=== SHORT PROBLEM ===
Below are the records. List every line holding the word "follow".

BEGIN TASK DATA

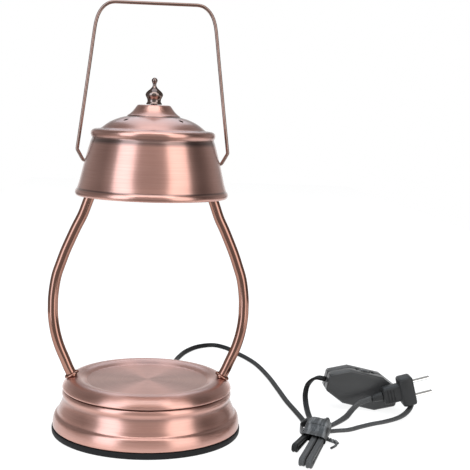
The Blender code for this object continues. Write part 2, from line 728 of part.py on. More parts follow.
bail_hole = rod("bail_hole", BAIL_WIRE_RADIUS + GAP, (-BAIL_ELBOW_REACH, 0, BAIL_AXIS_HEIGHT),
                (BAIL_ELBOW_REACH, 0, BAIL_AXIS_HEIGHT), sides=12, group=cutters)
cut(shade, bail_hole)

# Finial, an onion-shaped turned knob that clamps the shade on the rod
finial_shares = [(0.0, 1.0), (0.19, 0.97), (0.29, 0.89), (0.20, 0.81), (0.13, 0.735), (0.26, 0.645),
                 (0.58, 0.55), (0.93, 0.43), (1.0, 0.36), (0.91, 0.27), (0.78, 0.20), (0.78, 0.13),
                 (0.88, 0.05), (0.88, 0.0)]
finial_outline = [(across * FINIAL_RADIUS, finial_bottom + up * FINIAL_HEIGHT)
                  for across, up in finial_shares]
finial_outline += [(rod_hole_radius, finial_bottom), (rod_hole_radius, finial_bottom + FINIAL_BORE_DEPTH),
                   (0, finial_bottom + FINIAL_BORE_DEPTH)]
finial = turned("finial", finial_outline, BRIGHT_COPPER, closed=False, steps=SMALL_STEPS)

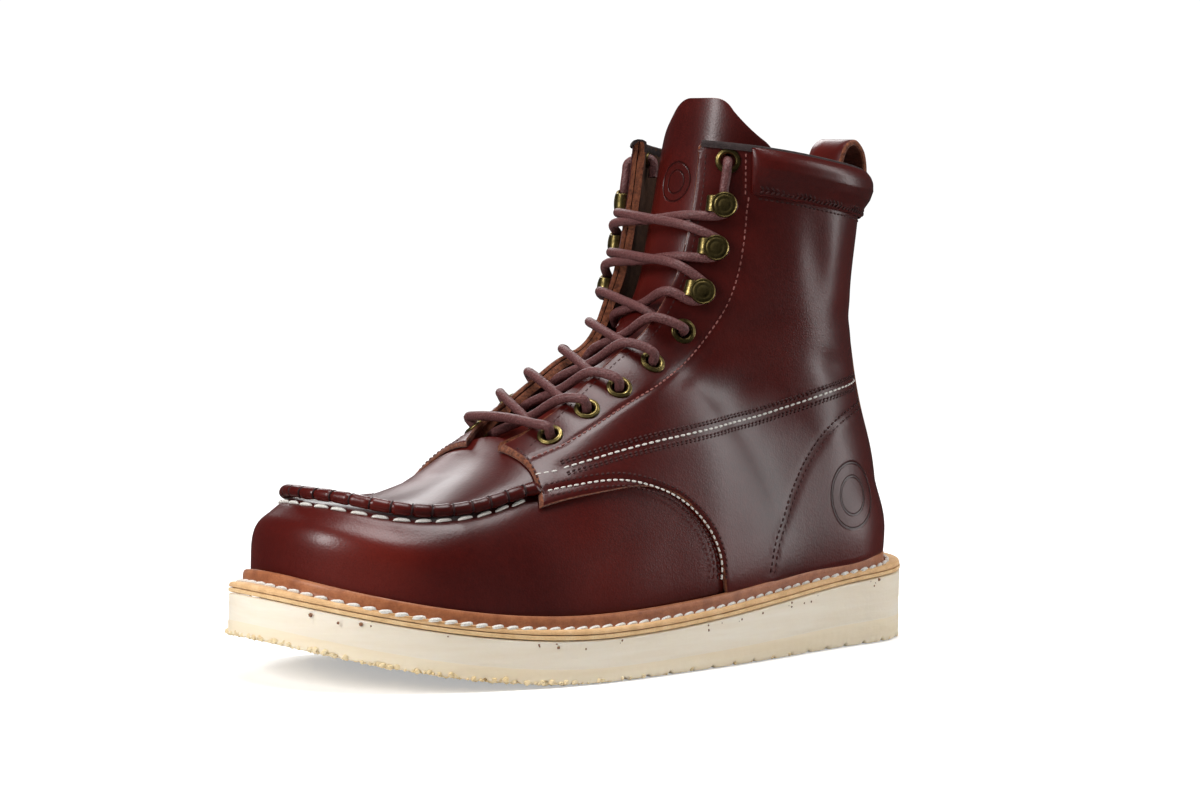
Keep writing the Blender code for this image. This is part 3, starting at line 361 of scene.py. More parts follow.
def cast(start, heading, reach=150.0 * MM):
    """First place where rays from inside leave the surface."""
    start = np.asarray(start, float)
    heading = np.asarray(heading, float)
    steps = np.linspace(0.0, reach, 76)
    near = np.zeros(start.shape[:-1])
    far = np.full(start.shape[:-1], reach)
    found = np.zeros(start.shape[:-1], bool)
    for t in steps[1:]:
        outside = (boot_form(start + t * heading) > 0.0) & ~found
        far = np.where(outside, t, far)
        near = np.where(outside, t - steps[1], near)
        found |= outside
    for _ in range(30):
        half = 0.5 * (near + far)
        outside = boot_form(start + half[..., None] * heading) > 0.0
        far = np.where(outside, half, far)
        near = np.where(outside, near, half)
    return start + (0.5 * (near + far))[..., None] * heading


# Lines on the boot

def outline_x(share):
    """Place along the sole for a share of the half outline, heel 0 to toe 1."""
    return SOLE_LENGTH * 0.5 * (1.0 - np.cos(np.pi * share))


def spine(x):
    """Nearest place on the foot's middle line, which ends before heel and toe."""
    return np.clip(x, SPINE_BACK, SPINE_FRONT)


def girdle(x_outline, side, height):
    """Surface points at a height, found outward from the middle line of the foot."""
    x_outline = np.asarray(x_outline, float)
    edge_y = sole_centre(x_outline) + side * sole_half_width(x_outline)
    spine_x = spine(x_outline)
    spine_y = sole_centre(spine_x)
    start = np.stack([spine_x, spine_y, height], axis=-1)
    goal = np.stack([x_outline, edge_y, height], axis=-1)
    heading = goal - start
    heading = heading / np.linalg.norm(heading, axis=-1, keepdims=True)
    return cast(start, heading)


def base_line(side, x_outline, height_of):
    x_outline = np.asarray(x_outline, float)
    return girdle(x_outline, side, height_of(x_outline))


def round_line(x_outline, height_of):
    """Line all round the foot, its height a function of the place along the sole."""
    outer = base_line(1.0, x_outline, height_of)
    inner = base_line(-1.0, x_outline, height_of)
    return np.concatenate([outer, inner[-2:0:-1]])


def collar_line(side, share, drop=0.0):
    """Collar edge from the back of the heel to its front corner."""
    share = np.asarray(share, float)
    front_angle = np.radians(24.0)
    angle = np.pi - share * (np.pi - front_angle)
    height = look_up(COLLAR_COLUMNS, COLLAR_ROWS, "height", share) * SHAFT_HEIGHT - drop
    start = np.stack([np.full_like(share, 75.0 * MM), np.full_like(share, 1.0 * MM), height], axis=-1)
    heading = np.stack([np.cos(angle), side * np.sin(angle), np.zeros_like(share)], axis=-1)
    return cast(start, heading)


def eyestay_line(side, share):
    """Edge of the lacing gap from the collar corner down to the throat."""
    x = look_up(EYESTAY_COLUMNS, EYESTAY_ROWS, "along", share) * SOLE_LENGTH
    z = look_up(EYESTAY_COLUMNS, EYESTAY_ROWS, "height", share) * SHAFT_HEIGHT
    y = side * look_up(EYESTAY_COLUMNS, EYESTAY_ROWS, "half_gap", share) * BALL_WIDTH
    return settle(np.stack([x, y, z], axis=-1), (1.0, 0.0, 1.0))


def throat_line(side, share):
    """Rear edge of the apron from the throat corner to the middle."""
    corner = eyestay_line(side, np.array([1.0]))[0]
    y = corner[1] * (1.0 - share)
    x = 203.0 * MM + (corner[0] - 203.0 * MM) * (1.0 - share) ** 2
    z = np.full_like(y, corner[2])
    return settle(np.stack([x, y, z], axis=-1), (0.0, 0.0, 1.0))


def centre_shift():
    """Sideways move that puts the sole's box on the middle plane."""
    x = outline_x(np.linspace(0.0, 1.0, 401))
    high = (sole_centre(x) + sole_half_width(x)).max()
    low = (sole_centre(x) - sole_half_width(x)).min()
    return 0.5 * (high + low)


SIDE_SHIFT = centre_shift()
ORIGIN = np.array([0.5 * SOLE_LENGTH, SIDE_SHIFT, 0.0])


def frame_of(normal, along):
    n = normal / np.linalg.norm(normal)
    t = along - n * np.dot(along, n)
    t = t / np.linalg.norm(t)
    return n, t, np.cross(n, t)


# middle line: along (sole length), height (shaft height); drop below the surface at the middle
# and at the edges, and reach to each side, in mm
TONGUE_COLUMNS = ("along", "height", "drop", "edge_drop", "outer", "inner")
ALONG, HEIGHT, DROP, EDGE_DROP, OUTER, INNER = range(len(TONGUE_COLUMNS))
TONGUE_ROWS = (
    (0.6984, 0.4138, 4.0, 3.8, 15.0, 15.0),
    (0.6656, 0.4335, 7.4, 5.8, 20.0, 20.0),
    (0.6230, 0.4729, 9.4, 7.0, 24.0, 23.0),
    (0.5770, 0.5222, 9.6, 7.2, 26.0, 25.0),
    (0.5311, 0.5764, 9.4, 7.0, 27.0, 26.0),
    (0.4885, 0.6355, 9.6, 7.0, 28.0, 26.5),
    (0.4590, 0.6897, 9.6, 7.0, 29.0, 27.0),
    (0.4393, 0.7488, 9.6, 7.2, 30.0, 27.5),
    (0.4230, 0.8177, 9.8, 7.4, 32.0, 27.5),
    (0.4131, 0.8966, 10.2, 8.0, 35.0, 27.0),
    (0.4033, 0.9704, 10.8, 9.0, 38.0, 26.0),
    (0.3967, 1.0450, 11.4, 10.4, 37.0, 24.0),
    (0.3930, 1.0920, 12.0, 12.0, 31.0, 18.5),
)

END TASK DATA

=== EXERCISE SOLUTION ===
The Blender code for this object continues. Write part 2, from line 728 of part.py on. More parts follow.
Keep writing the Blender code for this image. This is part 3, starting at line 361 of scene.py. More parts follow.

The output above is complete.